§ SOURCE DATA

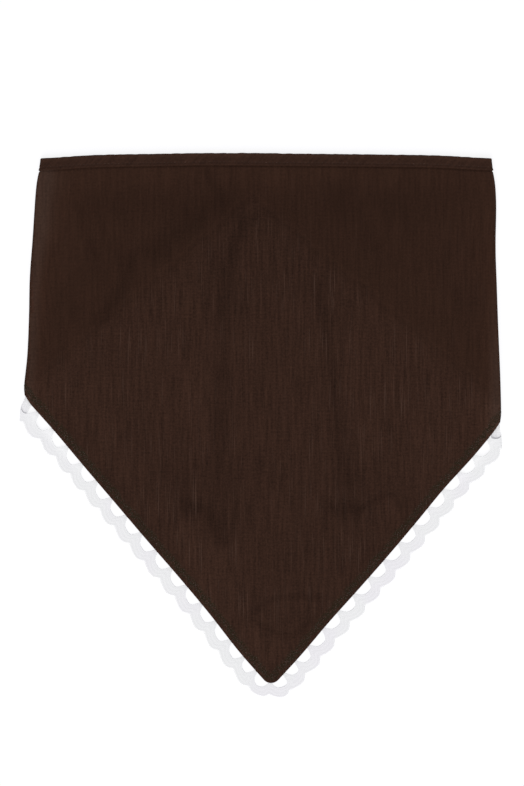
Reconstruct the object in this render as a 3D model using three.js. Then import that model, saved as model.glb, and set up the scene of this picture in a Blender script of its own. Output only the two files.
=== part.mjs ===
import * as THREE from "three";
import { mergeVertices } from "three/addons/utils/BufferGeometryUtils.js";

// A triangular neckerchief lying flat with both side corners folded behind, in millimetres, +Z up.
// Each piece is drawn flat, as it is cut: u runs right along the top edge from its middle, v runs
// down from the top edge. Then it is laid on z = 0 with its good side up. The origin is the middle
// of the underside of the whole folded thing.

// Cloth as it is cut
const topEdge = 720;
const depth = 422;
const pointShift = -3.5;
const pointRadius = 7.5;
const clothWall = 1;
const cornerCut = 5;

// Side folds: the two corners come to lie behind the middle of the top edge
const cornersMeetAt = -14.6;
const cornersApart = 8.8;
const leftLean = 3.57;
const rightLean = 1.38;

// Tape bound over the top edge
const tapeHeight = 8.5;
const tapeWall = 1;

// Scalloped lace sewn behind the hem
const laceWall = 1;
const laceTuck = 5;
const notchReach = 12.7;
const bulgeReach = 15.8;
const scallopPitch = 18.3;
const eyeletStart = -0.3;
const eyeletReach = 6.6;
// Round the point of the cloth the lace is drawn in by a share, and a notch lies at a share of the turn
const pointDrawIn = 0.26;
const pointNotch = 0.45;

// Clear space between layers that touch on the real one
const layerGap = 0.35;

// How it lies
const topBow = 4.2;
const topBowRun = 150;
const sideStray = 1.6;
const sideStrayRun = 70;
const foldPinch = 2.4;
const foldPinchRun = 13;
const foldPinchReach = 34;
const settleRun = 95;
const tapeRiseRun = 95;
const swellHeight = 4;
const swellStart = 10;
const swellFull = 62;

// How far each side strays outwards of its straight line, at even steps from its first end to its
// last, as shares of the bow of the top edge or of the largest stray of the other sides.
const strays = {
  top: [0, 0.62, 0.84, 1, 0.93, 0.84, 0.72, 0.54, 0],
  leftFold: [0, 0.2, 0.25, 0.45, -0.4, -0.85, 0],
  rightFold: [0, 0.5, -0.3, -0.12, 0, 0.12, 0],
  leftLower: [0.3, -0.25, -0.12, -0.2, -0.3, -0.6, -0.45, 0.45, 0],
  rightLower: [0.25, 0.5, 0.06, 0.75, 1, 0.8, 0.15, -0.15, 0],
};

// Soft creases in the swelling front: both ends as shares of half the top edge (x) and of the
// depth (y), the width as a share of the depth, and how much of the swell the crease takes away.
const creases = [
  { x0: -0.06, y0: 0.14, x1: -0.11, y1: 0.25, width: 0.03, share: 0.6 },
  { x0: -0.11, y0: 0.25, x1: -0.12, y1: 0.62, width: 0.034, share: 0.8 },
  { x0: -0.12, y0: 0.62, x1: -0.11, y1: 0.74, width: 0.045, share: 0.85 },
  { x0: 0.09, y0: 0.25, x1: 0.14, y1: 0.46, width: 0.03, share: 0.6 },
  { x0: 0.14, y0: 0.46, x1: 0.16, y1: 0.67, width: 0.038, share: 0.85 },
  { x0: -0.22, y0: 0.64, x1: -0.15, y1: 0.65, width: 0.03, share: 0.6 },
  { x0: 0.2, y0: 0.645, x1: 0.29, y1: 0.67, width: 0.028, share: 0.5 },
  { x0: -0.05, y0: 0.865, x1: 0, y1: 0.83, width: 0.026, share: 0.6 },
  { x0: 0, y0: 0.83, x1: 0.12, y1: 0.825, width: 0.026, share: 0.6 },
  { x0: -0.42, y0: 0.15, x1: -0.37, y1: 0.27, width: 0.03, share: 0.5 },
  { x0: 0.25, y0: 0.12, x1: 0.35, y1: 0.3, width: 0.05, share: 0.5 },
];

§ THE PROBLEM
All the data must be duplicated exactly, with nothing added or removed.

§ CORRECT ANSWER
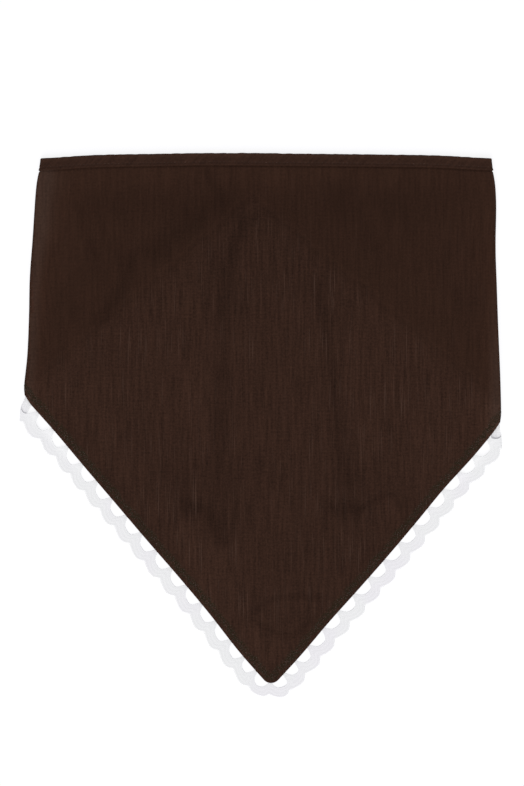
Reconstruct the object in this render as a 3D model using three.js. Then import that model, saved as model.glb, and set up the scene of this picture in a Blender script of its own. Output only the two files.
=== part.mjs ===
import * as THREE from "three";
import { mergeVertices } from "three/addons/utils/BufferGeometryUtils.js";

// A triangular neckerchief lying flat with both side corners folded behind, in millimetres, +Z up.
// Each piece is drawn flat, as it is cut: u runs right along the top edge from its middle, v runs
// down from the top edge. Then it is laid on z = 0 with its good side up. The origin is the middle
// of the underside of the whole folded thing.

// Cloth as it is cut
const topEdge = 720;
const depth = 422;
const pointShift = -3.5;
const pointRadius = 7.5;
const clothWall = 1;
const cornerCut = 5;

// Side folds: the two corners come to lie behind the middle of the top edge
const cornersMeetAt = -14.6;
const cornersApart = 8.8;
const leftLean = 3.57;
const rightLean = 1.38;

// Tape bound over the top edge
const tapeHeight = 8.5;
const tapeWall = 1;

// Scalloped lace sewn behind the hem
const laceWall = 1;
const laceTuck = 5;
const notchReach = 12.7;
const bulgeReach = 15.8;
const scallopPitch = 18.3;
const eyeletStart = -0.3;
const eyeletReach = 6.6;
// Round the point of the cloth the lace is drawn in by a share, and a notch lies at a share of the turn
const pointDrawIn = 0.26;
const pointNotch = 0.45;

// Clear space between layers that touch on the real one
const layerGap = 0.35;

// How it lies
const topBow = 4.2;
const topBowRun = 150;
const sideStray = 1.6;
const sideStrayRun = 70;
const foldPinch = 2.4;
const foldPinchRun = 13;
const foldPinchReach = 34;
const settleRun = 95;
const tapeRiseRun = 95;
const swellHeight = 4;
const swellStart = 10;
const swellFull = 62;

// How far each side strays outwards of its straight line, at even steps from its first end to its
// last, as shares of the bow of the top edge or of the largest stray of the other sides.
const strays = {
  top: [0, 0.62, 0.84, 1, 0.93, 0.84, 0.72, 0.54, 0],
  leftFold: [0, 0.2, 0.25, 0.45, -0.4, -0.85, 0],
  rightFold: [0, 0.5, -0.3, -0.12, 0, 0.12, 0],
  leftLower: [0.3, -0.25, -0.12, -0.2, -0.3, -0.6, -0.45, 0.45, 0],
  rightLower: [0.25, 0.5, 0.06, 0.75, 1, 0.8, 0.15, -0.15, 0],
};

// Soft creases in the swelling front: both ends as shares of half the top edge (x) and of the
// depth (y), the width as a share of the depth, and how much of the swell the crease takes away.
const creases = [
  { x0: -0.06, y0: 0.14, x1: -0.11, y1: 0.25, width: 0.03, share: 0.6 },
  { x0: -0.11, y0: 0.25, x1: -0.12, y1: 0.62, width: 0.034, share: 0.8 },
  { x0: -0.12, y0: 0.62, x1: -0.11, y1: 0.74, width: 0.045, share: 0.85 },
  { x0: 0.09, y0: 0.25, x1: 0.14, y1: 0.46, width: 0.03, share: 0.6 },
  { x0: 0.14, y0: 0.46, x1: 0.16, y1: 0.67, width: 0.038, share: 0.85 },
  { x0: -0.22, y0: 0.64, x1: -0.15, y1: 0.65, width: 0.03, share: 0.6 },
  { x0: 0.2, y0: 0.645, x1: 0.29, y1: 0.67, width: 0.028, share: 0.5 },
  { x0: -0.05, y0: 0.865, x1: 0, y1: 0.83, width: 0.026, share: 0.6 },
  { x0: 0, y0: 0.83, x1: 0.12, y1: 0.825, width: 0.026, share: 0.6 },
  { x0: -0.42, y0: 0.15, x1: -0.37, y1: 0.27, width: 0.03, share: 0.5 },
  { x0: 0.25, y0: 0.12, x1: 0.35, y1: 0.3, width: 0.05, share: 0.5 },
];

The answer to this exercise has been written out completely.